This one is not as bad as the first one (thank God), but with the  firing pin removed this one closes a little "stiff" on a factory round.  Not bad, but enough to cause me to start looking into it and scratching my head.

I finally had "a light come on", and I colored the projectile on that factory round with a sharpie.  When I chamber that round and then pull it out there is a clear spot on the "painted" section of that round that is rubbed off.  

Not sure what this condition is called, but I don't think it is a "good thing".

Wonder how much a gunsmith would charge to fix this....I'd rather not have to send it back to Winchester --- yet again.


----------



## Steve762us (Jul 25, 2014)

Short leade?


----------



## Barry Duggan (Jul 25, 2014)

Is the mark all the way around the bullet, or just on one side? You will get a mark on the bullet while chambering a round.


----------



## Niner (Jul 25, 2014)

The mark does not go all the way around the bullet.


----------



## tom ga hunter (Jul 30, 2014)

the mark looks like the bullet is hitting the side of the receiver when you are extracting the round.  There should be a series of pings where the bullet is hitting the lands.


----------



## Niner (Jul 31, 2014)

I took both rifles down to a gunsmith.

The first thing he did was to pull out is set of go/no go gauges and check both rifles.  Both of them closed on the Go gauge, and failed to close on the No Go gauge.

Then he tried the new gun with several different brands of ammo, and some of his own reloads.  These all fit fine, some with just a bit of .....not "force"...maybe "pressure" would be a better word, on the bolt handle.
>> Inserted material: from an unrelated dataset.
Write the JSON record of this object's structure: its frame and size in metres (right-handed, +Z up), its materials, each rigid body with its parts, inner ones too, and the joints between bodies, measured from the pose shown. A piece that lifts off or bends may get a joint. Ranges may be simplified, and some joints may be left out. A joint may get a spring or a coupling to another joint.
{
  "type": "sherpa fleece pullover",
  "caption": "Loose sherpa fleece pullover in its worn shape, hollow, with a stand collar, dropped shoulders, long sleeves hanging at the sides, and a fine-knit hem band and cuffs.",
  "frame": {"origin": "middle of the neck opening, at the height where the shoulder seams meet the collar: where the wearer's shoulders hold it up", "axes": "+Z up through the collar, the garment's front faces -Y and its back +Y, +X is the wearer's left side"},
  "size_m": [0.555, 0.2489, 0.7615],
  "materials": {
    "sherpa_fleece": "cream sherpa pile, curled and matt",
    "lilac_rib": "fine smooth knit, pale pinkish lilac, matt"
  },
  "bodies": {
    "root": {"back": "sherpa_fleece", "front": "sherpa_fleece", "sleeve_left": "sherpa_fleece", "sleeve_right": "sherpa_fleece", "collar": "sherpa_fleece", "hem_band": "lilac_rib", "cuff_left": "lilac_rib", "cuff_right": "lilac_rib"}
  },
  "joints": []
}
The upshot of the  visit was that in his opinion...and it makes sense to me....the old rifle is 50+ years old, and it's chamber is a little on the long side of spec., and the new rifle...being NEW...is a bit on the tight side of spec.  He said he COULD ream out the chamber of the new rifle a fuzz, but he would HIGHLY recommend against that.  His best recommendation is to shoot them both....a bunch....and enjoy them.      And that's what I'm gonna do.  I guess I was just being a worry wart....but "something" was different about the new rifle, and I was not comfortable with that "difference".  Now I know it was all much ado about nothing.  Thankfully.
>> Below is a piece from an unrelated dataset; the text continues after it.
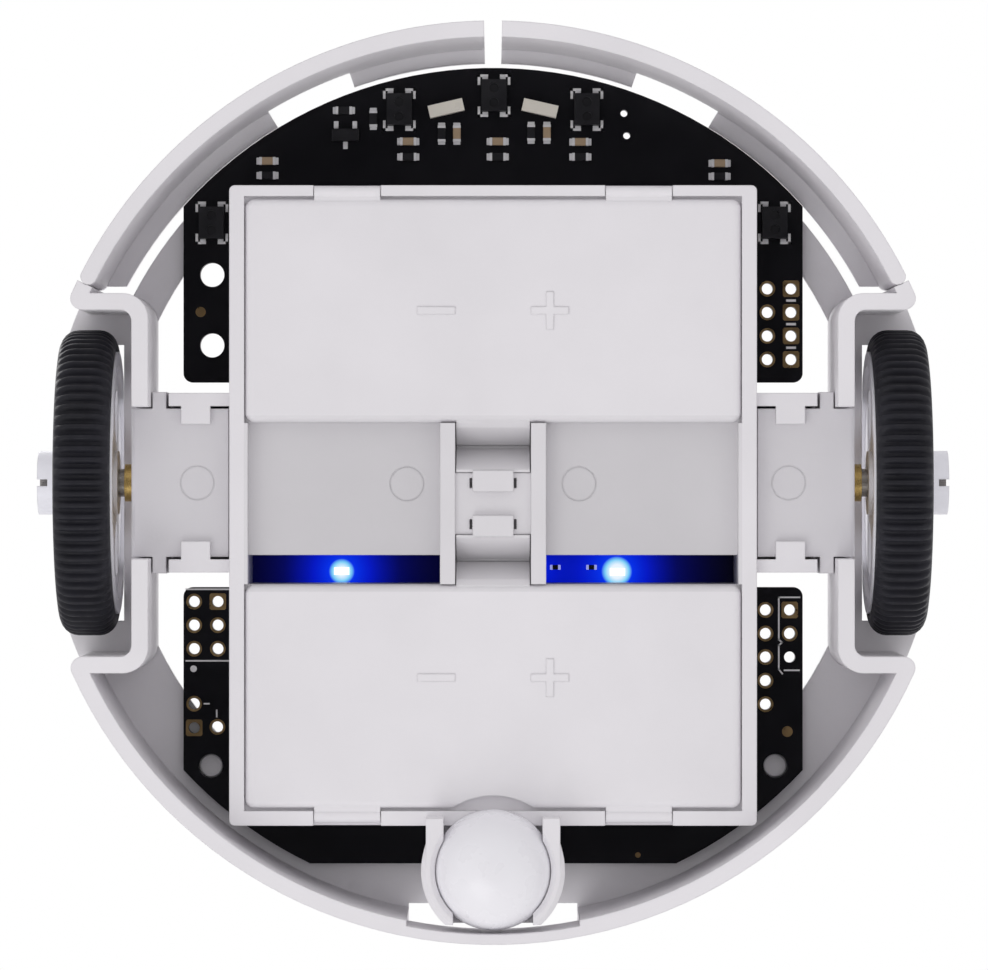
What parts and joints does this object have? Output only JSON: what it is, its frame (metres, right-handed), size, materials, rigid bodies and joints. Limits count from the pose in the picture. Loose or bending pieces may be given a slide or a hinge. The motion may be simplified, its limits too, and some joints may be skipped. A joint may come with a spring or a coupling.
{
  "type": "educational coding robot",
  "caption": "Low round two-wheeled robot with geared motors, a ball caster, a sprung bumper skirt, a control board with sensors, keys and a display, and hinged battery doors.",
  "frame": {"origin": "on the floor under the centre of the skirt ring, half way between the wheels", "axes": "front of the robot towards -Y, its left towards +X, up +Z; the wheel axle is along X"},
  "size_m": [0.097, 0.097, 0.0329],
  "materials": {
    "white_shell": "fine satin moulding",
    "clip_plastic": "fine satin moulding, slightly greyer",
    "board_black": "black solder mask over glass-fibre laminate",
    "hub_white": "smooth moulded",
    "tyre_rubber": "ribbed matt silicone rubber",
    "ball_white": "polished",
    "motor_steel": "turned and plated",
    "gear_brass": "stamped and turned",
    "endcap_plastic": "moulded",
    "cell_wrap": "printed wrap, left plain",
    "contact_nickel": "nickel plated, satin",
    "screw_steel": "zinc plated",
    "sensor_black": "epoxy moulding",
    "sensor_pale": "clear and pale epoxy",
    "led_blue": "lit blue lamp",
    "display_glass": "dark display glass",
    "button_cap": "moulded",
    "power_cap": "moulded",
    "pad_gold": "gold-plated copper pads and tinned joints",
    "silk_white": "printed marks"
  },
  "bodies": {
    "chassis": {"chassis_base": "white_shell", "bumper_skirt": "white_shell", "control_board": "board_black", "board_screws": "screw_steel", "cells_front": "cell_wrap", "cells_rear": "cell_wrap", "battery_leaf_contacts": "contact_nickel", "battery_button_contacts": "contact_nickel", "line_sensors": "sensor_black", "bump_sensors": "sensor_pale", "status_leds": "led_blue", "display_board": "board_black", "display_glass": "display_glass", "display_headers": "sensor_black", "usb_connector": "contact_nickel", "buzzer": "sensor_black", "board_chips": "sensor_black", "button_housings": "sensor_black", "motor_clip_left": "clip_plastic", "motor_can_left": "motor_steel", "motor_endcap_left": "endcap_plastic", "gearbox_rear_plate_left": "gear_brass", "gearbox_front_plate_left": "gear_brass", "motor_clip_right": "clip_plastic", "motor_can_right": "motor_steel", "motor_endcap_right": "endcap_plastic", "gearbox_rear_plate_right": "gear_brass", "gearbox_front_plate_right": "gear_brass"},
    "door_front": {"battery_door_front": "white_shell"},
    "door_rear": {"battery_door_rear": "white_shell"},
    "latch_front": {"door_latch_front": "white_shell"},
    "latch_rear": {"door_latch_rear": "white_shell"},
    "caster": {"caster_ball": "ball_white"},
    "key_a": {"button_a": "button_cap"},
    "key_b": {"button_b": "button_cap"},
    "key_c": {"button_c": "button_cap"},
    "key_power": {"power_button": "power_cap"},
    "key_reset": {"reset_button": "button_cap"},
    "bumper_left": {"bumper_arm_left": "white_shell"},
    "wheel_left": {"tyre_left": "tyre_rubber", "wheel_hub_left": "hub_white", "output_shaft_left": "motor_steel"},
    "gear_last_left": {"gear_last_left": "gear_brass"},
    "gear_middle_left": {"gear_middle_left": "gear_brass"},
    "gear_first_left": {"gear_first_left": "gear_brass"},
    "rotor_left": {"rotor_left": "motor_steel"},
    "bumper_right": {"bumper_arm_right": "white_shell"},
    "wheel_right": {"tyre_right": "tyre_rubber", "wheel_hub_right": "hub_white", "output_shaft_right": "motor_steel"},
    "gear_last_right": {"gear_last_right": "gear_brass"},
    "gear_middle_right": {"gear_middle_right": "gear_brass"},
    "gear_first_right": {"gear_first_right": "gear_brass"},
    "rotor_right": {"rotor_right": "motor_steel"}
  },
  "joints": [
    {"name": "bumper_left_press", "type": "hinge", "parent": "chassis", "child": "bumper_left", "pos_m": [0.04246, -0.02163, 0.0145], "axis": [0, 0, -1], "range_deg": [0, 1.5], "stiffness_Nm_per_rad": 1.4},
    {"name": "wheel_left_spin", "type": "hinge", "parent": "chassis", "child": "wheel_left", "pos_m": [0.043, 0, 0.0163], "axis": [1, 0, 0], "continuous": true},
    {"name": "gear_last_left_spin", "type": "hinge", "parent": "chassis", "child": "gear_last_left", "pos_m": [0.033, 0.0034, 0.0163], "axis": [1, 0, 0], "continuous": true},
    {"name": "gear_middle_left_spin", "type": "hinge", "parent": "chassis", "child": "gear_middle_left", "pos_m": [0.033, 0, 0.0163], "axis": [1, 0, 0], "continuous": true},
    {"name": "gear_first_left_spin", "type": "hinge", "parent": "chassis", "child": "gear_first_left", "pos_m": [0.033, 0.0034, 0.0163], "axis": [1, 0, 0], "continuous": true},
    {"name": "rotor_left_spin", "type": "hinge", "parent": "chassis", "child": "rotor_left", "pos_m": [0.033, 0, 0.0163], "axis": [1, 0, 0], "continuous": true},
    {"name": "bumper_right_press", "type": "hinge", "parent": "chassis", "child": "bumper_right", "pos_m": [-0.04246, -0.02163, 0.0145], "axis": [0, 0, 1], "range_deg": [0, 1.5], "stiffness_Nm_per_rad": 1.4},
    {"name": "wheel_right_spin", "type": "hinge", "parent": "chassis", "child": "wheel_right", "pos_m": [-0.043, 0, 0.0163], "axis": [1, 0, 0], "continuous": true},
    {"name": "gear_last_right_spin", "type": "hinge", "parent": "chassis", "child": "gear_last_right", "pos_m": [-0.033, 0.0034, 0.0163], "axis": [1, 0, 0], "continuous": true},
    {"name": "gear_middle_right_spin", "type": "hinge", "parent": "chassis", "child": "gear_middle_right", "pos_m": [-0.033, 0, 0.0163], "axis": [1, 0, 0], "continuous": true},
    {"name": "gear_first_right_spin", "type": "hinge", "parent": "chassis", "child": "gear_first_right", "pos_m": [-0.033, 0.0034, 0.0163], "axis": [1, 0, 0], "continuous": true},
    {"name": "rotor_right_spin", "type": "hinge", "parent": "chassis", "child": "rotor_right", "pos_m": [-0.033, 0, 0.0163], "axis": [1, 0, 0], "continuous": true},
    {"name": "caster_roll", "type": "hinge", "parent": "chassis", "child": "caster", "pos_m": [0, 0.04075, 0.00635], "axis": [1, 0, 0], "continuous": true},
    {"name": "door_front_swing", "type": "hinge", "parent": "chassis", "child": "door_front", "pos_m": [0, -0.03075, 0.0086], "axis": [-1, 0, 0], "range_deg": [0, 75]},
    {"name": "door_rear_swing", "type": "hinge", "parent": "chassis", "child": "door_rear", "pos_m": [0, 0.0353, 0.0086], "axis": [1, 0, 0], "range_deg": [0, 35]},
    {"name": "latch_front_flex", "type": "hinge", "parent": "door_front", "child": "latch_front", "pos_m": [0, -0.0036, 0.0126], "axis": [-1, 0, 0], "range_deg": [0, 20], "stiffness_Nm_per_rad": 0.02},
    {"name": "latch_rear_flex", "type": "hinge", "parent": "door_rear", "child": "latch_rear", "pos_m": [0, 0.008, 0.0126], "axis": [1, 0, 0], "range_deg": [0, 20], "stiffness_Nm_per_rad": 0.02},
    {"name": "key_a_press", "type": "slide", "parent": "chassis", "child": "key_a", "axis": [0, 0, -1], "range_m": [0, 0.00025], "stiffness_N_per_m": 400},
    {"name": "key_b_press", "type": "slide", "parent": "chassis", "child": "key_b", "axis": [0, 0, -1], "range_m": [0, 0.00025], "stiffness_N_per_m": 400},
    {"name": "key_c_press", "type": "slide", "parent": "chassis", "child": "key_c", "axis": [0, 0, -1], "range_m": [0, 0.00025], "stiffness_N_per_m": 400},
    {"name": "key_power_press", "type": "slide", "parent": "chassis", "child": "key_power", "axis": [0, 0, -1], "range_m": [0, 0.00025], "stiffness_N_per_m": 400},
    {"name": "key_reset_press", "type": "slide", "parent": "chassis", "child": "key_reset", "axis": [0, 0, -1], "range_m": [0, 0.00025], "stiffness_N_per_m": 400}
  ],
  "couplings": [
    {"joint": "gear_last_left_spin", "follows": "wheel_left_spin", "ratio": -2.4286},
    {"joint": "gear_middle_left_spin", "follows": "wheel_left_spin", "ratio": 6.5385},
    {"joint": "gear_first_left_spin", "follows": "wheel_left_spin", "ratio": -15.412},
    {"joint": "rotor_left_spin", "follows": "wheel_left_spin", "ratio": 29.861},
    {"joint": "gear_last_right_spin", "follows": "wheel_right_spin", "ratio": -2.4286},
    {"joint": "gear_middle_right_spin", "follows": "wheel_right_spin", "ratio": 6.5385},
    {"joint": "gear_first_right_spin", "follows": "wheel_right_spin", "ratio": -15.412},
    {"joint": "rotor_right_spin", "follows": "wheel_right_spin", "ratio": 29.861}
  ]
}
SO, I'll keep handloading for both guns.  I haven't decided yet if I'm gonna FL resize for the new rifle and use those loads for both guns....OR I may FL size for the new one and the old one separately, and label the boxes for which gun the loads are for.

Seeing as how I'm not  a bench rest shooter, and I'm loading primarily for hunting....I'll probably just size all of my brass for the new rifle.  That way they will fit either one.


----------



## Big7 (Jul 31, 2014)

Get you a RUGER.

Win. makes lever guns..


----------



## returntoarchery (Aug 1, 2014)

I've a New FN  M70 and it has a tight chamber and will shoot lights out. The tight chamber is a GOOD thing.

I have 3 270 Win rifles. I load for each individually and all 3 have separate marked boxes of cartridges.


----------



## BriarPatch99 (Aug 1, 2014)

Niner ... what brand, type dies are you using??


----------



## Doc_Holliday23 (Aug 1, 2014)

Agree with Returntoarchery. A tight chamber is a good thing. Shoot it. 

My FN-made Model 70 is a little on the right side but not like what you're experiencing. I got mine nearly 4 years ago now, though.


----------



## Niner (Aug 7, 2014)

Two sets of dies.  LEE and RCBS.  The LEEs are staying, and the RCBS dies are going on eBay.  I do not care for the RCBS ones.


----------



## BriarPatch99 (Aug 7, 2014)

> Well, I was having a hard time getting the die adjusted so the bolt would close without resistance on the new M70. The light-bulb finally came on and I realized that something must be wrong, as the FL die was well over 1/2 turn from touching the shell holder.....and the brass still was not fitting "right".



This was the reason I asked about the dies ... normally the dies should be touching the shell holder ...


----------



## Bill Mc (Aug 7, 2014)

Tight chambers can mean, "brass last longer"


----------